**Dataset entries**
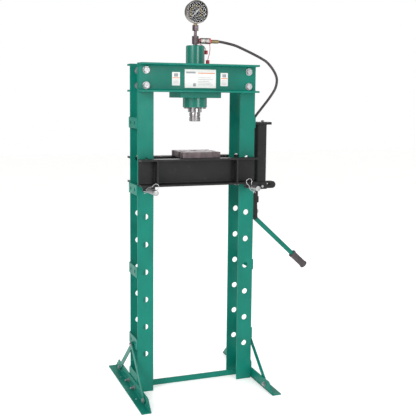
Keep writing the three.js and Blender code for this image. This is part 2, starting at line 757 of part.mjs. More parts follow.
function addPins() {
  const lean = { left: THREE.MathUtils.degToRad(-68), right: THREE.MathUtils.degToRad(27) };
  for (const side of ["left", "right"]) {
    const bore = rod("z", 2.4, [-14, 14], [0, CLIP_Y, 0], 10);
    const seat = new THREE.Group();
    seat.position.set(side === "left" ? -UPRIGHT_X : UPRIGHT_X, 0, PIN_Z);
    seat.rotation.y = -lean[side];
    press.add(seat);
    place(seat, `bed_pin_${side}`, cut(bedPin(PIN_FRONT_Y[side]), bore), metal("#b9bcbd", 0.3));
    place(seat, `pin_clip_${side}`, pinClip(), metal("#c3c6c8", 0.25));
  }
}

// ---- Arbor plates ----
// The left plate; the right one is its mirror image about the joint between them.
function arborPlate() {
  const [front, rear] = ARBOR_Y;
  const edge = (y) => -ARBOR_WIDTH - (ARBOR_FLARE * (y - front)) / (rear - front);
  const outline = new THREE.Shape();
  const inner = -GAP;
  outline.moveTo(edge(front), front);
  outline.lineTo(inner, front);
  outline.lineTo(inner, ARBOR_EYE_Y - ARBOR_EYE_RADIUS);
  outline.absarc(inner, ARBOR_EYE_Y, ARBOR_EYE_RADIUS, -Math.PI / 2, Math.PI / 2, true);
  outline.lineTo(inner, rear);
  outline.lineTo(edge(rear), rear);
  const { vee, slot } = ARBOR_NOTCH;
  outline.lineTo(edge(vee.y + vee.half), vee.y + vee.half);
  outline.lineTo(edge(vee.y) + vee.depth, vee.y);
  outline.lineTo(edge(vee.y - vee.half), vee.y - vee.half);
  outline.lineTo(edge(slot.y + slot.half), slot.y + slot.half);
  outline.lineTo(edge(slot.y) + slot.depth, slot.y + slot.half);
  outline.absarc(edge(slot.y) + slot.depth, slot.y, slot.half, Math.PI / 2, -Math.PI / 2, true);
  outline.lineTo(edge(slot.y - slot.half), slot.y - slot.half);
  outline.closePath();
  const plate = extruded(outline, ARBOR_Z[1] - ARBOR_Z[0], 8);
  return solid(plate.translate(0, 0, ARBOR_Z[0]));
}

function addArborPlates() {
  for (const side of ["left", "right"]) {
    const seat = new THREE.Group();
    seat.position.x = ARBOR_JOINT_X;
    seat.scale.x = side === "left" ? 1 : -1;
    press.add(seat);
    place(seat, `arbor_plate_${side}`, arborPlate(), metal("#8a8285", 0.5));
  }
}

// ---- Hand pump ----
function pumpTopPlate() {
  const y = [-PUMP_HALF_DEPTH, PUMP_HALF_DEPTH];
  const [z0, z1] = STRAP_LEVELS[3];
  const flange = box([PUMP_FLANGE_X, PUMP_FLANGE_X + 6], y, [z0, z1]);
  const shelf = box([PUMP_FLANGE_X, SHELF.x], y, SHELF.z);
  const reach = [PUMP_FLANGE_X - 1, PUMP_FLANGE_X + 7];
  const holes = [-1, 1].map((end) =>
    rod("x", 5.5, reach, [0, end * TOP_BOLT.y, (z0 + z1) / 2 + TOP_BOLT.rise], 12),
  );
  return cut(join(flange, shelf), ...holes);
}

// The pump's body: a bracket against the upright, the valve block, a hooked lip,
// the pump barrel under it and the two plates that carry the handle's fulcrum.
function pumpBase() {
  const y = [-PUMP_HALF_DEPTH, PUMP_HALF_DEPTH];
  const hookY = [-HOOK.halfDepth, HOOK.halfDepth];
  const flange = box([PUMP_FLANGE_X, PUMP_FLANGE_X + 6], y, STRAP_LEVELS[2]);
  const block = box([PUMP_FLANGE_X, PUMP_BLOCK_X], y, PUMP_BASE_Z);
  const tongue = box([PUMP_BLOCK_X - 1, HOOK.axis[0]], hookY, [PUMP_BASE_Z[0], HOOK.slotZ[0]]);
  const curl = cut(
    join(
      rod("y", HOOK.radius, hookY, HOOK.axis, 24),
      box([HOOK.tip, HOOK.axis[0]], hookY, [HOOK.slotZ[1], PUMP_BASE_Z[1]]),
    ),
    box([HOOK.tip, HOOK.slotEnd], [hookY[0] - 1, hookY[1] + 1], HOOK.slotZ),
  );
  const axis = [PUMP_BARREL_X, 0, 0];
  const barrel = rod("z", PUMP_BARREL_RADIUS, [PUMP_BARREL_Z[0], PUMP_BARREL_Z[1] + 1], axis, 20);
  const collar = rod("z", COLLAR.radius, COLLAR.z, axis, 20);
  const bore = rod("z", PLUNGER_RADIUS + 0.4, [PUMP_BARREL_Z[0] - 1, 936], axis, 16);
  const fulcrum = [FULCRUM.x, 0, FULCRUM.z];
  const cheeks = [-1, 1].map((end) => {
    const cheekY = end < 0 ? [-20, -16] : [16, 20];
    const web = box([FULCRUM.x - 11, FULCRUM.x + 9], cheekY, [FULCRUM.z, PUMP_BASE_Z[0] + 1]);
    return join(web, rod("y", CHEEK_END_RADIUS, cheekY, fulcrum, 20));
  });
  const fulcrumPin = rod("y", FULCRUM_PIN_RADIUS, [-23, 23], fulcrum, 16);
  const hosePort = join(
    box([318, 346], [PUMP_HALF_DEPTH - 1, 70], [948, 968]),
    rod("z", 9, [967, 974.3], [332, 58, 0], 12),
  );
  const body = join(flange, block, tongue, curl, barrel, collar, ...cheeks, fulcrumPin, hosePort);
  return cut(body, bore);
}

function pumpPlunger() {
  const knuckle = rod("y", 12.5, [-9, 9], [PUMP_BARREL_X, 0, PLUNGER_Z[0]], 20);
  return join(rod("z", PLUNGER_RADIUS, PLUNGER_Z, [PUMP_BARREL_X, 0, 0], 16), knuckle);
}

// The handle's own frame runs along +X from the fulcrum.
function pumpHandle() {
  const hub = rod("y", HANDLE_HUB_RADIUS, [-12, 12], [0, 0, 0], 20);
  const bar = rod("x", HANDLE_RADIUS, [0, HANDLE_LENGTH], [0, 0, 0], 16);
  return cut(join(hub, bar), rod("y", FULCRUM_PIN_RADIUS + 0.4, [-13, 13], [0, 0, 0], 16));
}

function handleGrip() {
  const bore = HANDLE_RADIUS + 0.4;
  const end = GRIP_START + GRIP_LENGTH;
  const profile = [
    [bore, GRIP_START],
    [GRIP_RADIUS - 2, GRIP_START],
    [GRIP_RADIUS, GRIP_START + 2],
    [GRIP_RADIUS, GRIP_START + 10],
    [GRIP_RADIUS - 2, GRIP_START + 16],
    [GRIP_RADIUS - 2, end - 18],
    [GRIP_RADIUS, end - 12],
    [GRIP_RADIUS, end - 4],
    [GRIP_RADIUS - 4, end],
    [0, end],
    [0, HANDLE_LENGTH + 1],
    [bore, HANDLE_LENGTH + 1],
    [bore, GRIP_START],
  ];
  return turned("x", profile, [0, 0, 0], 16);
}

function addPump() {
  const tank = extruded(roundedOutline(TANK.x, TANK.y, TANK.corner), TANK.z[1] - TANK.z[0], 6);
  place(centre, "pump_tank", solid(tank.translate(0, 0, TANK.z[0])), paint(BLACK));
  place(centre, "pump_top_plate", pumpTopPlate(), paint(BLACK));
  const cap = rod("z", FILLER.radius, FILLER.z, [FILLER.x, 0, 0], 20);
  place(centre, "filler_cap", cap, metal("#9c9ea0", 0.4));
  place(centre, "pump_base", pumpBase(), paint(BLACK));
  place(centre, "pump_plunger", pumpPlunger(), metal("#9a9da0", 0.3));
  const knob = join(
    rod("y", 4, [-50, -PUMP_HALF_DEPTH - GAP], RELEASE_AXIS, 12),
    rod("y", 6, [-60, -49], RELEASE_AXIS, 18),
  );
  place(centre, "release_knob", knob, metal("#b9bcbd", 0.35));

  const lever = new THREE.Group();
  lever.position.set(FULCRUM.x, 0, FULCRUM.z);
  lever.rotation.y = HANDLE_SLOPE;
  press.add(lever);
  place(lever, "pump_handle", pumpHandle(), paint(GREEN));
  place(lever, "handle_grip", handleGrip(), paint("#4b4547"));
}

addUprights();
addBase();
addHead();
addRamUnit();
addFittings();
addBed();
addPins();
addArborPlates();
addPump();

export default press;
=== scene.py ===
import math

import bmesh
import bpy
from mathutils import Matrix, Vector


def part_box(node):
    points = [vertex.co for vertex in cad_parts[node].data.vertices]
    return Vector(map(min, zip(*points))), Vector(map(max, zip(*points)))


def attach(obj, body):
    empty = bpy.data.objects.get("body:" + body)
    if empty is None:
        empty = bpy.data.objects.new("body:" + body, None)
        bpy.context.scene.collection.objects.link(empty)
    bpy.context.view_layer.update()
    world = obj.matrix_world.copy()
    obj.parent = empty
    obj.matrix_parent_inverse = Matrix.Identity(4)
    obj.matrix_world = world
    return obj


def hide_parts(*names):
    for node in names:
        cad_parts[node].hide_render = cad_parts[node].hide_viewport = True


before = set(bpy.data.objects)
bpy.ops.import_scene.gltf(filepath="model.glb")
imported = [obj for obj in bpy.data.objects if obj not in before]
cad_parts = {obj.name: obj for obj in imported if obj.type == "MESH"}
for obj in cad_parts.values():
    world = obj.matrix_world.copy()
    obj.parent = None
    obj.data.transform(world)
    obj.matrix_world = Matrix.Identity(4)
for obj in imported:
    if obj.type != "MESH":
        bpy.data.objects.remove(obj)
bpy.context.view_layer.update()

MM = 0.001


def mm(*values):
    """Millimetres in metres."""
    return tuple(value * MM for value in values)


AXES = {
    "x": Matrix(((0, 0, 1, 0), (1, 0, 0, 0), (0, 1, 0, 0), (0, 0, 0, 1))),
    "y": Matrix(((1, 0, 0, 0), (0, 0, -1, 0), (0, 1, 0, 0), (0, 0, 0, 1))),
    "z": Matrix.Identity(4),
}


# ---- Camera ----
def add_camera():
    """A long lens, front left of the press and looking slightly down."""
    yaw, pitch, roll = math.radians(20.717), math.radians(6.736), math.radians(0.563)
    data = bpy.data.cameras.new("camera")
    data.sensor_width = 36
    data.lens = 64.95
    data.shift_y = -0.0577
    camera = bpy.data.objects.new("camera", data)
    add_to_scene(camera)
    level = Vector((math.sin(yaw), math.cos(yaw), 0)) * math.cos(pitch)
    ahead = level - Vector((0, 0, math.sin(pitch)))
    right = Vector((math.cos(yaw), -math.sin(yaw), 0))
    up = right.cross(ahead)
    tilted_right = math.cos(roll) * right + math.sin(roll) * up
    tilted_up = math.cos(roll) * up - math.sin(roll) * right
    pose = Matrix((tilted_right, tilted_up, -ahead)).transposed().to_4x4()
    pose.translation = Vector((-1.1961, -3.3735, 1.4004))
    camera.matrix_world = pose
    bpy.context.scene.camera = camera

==

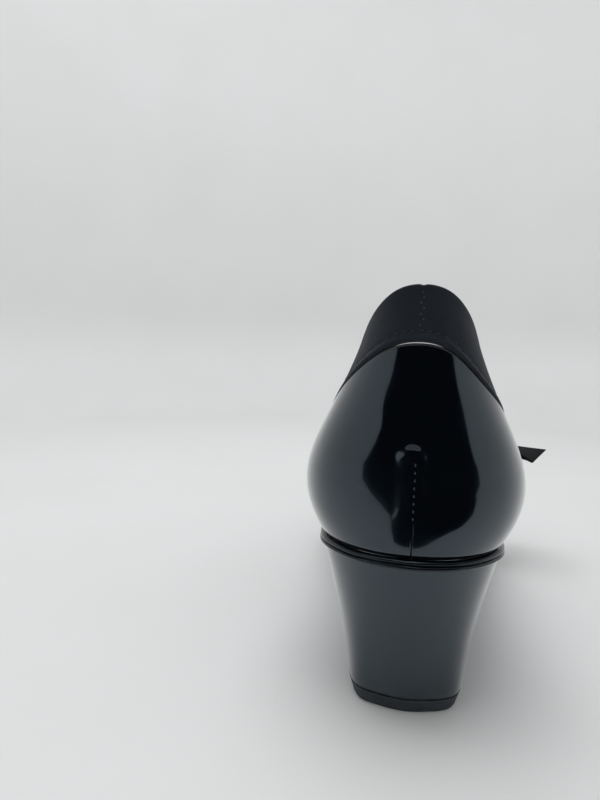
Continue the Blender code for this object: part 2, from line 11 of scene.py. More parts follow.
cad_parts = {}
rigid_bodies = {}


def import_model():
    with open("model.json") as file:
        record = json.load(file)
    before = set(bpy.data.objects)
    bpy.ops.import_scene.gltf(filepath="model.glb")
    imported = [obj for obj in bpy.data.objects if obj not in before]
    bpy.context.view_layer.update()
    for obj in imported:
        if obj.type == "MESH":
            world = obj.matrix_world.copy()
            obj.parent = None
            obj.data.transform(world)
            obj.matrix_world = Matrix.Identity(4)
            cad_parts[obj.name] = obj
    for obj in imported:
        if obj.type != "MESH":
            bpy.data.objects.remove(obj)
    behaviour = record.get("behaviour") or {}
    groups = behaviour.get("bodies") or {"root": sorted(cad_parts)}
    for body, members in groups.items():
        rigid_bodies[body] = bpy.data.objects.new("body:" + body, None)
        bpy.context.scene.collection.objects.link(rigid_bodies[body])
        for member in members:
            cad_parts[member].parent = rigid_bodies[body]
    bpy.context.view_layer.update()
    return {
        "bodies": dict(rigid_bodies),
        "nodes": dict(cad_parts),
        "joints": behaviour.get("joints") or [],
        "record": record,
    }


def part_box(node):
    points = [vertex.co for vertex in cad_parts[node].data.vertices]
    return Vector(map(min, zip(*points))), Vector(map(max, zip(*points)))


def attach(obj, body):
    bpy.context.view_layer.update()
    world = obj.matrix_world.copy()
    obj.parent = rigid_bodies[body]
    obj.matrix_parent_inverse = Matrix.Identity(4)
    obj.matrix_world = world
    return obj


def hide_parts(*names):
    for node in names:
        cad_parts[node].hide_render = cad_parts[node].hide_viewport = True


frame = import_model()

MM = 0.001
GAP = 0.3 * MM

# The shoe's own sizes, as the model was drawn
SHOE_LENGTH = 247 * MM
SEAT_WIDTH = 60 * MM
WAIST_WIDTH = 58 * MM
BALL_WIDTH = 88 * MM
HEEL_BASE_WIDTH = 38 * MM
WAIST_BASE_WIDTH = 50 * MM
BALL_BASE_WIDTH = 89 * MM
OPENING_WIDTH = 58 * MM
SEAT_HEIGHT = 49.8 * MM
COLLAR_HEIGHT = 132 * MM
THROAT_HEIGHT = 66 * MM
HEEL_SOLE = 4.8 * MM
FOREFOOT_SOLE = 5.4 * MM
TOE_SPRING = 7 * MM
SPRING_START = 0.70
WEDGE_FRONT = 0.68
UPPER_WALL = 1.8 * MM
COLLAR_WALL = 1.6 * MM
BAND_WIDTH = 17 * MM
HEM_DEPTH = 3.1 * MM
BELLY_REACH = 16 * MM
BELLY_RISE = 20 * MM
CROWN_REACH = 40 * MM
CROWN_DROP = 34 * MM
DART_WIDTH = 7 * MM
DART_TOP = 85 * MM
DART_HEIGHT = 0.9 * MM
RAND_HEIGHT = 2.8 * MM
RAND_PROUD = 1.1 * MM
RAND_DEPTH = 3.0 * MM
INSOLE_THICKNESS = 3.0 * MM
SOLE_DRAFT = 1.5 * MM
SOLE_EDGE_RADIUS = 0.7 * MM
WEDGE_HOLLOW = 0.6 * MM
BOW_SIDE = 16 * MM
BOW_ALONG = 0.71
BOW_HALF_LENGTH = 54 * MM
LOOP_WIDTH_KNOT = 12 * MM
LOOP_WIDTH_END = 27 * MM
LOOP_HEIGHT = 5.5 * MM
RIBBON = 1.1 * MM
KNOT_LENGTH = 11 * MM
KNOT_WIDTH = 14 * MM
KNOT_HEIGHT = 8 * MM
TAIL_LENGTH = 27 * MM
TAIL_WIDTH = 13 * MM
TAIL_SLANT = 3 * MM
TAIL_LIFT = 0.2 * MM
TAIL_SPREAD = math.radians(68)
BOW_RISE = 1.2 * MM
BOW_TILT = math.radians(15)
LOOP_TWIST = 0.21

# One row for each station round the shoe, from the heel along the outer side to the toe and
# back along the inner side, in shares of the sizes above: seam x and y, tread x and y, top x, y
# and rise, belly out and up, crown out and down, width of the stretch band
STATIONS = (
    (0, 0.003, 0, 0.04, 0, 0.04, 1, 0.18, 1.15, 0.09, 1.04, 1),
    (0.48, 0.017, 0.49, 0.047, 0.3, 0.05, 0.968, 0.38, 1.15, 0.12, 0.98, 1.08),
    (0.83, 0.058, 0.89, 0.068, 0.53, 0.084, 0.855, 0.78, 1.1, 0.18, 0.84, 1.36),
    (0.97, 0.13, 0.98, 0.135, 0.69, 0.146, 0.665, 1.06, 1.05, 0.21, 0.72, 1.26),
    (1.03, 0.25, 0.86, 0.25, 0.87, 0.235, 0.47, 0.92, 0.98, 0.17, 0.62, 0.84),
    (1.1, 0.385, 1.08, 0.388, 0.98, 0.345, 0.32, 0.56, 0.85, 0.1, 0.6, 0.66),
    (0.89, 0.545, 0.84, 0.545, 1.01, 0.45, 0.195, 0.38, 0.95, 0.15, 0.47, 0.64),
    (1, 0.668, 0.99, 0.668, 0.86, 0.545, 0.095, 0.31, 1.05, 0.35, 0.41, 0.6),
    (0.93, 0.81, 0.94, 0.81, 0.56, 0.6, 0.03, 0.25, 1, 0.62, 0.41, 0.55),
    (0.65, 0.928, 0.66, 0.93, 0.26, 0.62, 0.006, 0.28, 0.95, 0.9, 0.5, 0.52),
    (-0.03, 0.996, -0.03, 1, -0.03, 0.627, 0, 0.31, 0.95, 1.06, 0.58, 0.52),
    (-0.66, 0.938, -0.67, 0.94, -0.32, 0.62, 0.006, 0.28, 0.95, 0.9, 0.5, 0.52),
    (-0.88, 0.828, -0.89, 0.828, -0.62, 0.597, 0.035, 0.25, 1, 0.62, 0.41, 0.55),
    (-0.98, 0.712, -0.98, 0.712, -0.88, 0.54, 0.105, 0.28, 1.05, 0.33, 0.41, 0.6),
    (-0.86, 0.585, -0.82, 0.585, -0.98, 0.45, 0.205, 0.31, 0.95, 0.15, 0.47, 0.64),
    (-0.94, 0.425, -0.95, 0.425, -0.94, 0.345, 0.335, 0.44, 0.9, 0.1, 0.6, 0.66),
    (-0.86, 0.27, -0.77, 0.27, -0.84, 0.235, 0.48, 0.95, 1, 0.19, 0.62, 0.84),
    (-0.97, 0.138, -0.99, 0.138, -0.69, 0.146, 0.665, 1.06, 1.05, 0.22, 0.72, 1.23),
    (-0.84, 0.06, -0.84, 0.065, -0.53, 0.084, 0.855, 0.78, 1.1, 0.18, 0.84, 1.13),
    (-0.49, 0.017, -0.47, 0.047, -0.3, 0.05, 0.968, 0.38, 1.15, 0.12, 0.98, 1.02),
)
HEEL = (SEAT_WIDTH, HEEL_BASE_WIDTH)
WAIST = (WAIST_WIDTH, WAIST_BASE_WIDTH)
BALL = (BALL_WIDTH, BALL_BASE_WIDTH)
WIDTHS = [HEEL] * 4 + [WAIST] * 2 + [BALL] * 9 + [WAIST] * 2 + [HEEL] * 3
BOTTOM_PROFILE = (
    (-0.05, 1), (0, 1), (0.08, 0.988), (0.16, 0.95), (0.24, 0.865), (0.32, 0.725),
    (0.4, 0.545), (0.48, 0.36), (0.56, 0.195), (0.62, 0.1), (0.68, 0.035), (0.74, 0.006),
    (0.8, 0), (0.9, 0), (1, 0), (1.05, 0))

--

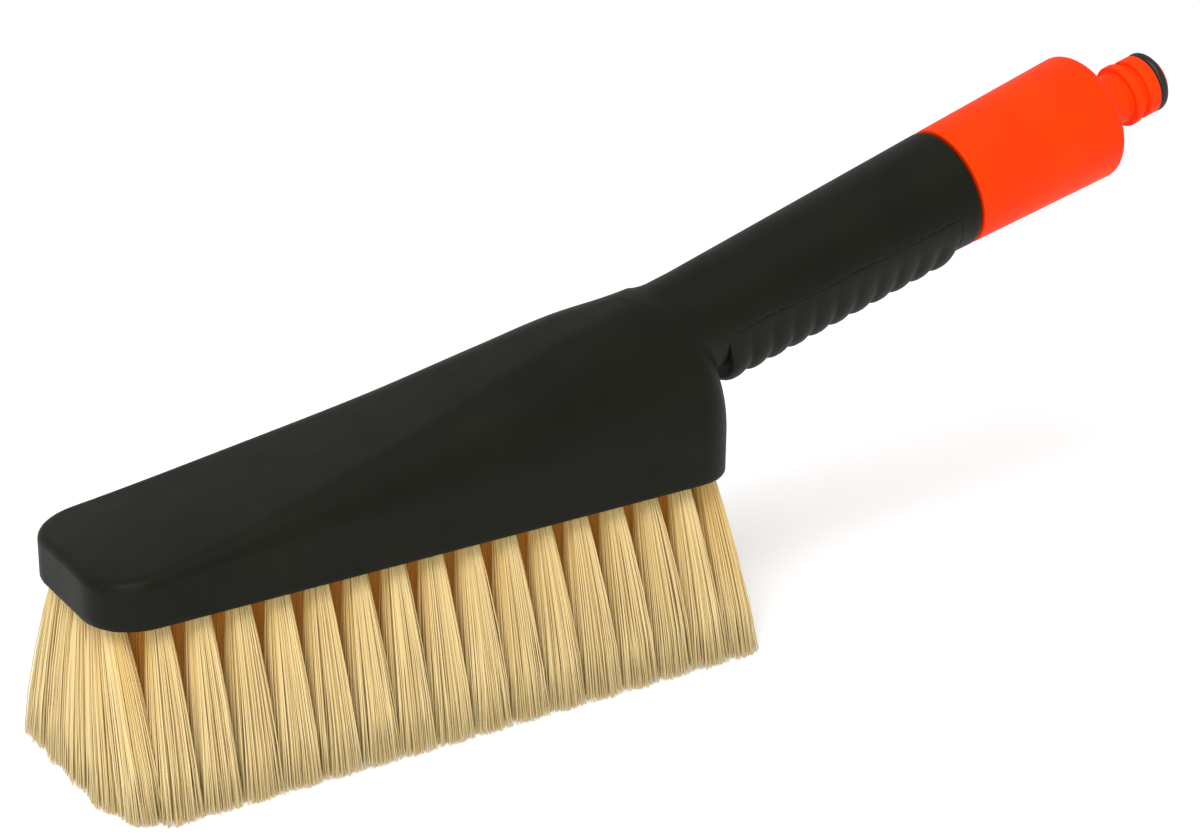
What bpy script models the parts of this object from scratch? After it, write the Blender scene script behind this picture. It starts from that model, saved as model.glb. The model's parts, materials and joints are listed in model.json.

**Work to complete**
Copy verbatim the line that contains "for body, members", the line that contains "GAP = 0.3 * MM", and all lines between them.

**Answer in full**
    for body, members in groups.items():
        rigid_bodies[body] = bpy.data.objects.new("body:" + body, None)
        bpy.context.scene.collection.objects.link(rigid_bodies[body])
        for member in members:
            cad_parts[member].parent = rigid_bodies[body]
    bpy.context.view_layer.update()
    return {
        "bodies": dict(rigid_bodies),
        "nodes": dict(cad_parts),
        "joints": behaviour.get("joints") or [],
        "record": record,
    }


def part_box(node):
    points = [vertex.co for vertex in cad_parts[node].data.vertices]
    return Vector(map(min, zip(*points))), Vector(map(max, zip(*points)))


def attach(obj, body):
    bpy.context.view_layer.update()
    world = obj.matrix_world.copy()
    obj.parent = rigid_bodies[body]
    obj.matrix_parent_inverse = Matrix.Identity(4)
    obj.matrix_world = world
    return obj


def hide_parts(*names):
    for node in names:
        cad_parts[node].hide_render = cad_parts[node].hide_viewport = True


frame = import_model()

MM = 0.001
GAP = 0.3 * MM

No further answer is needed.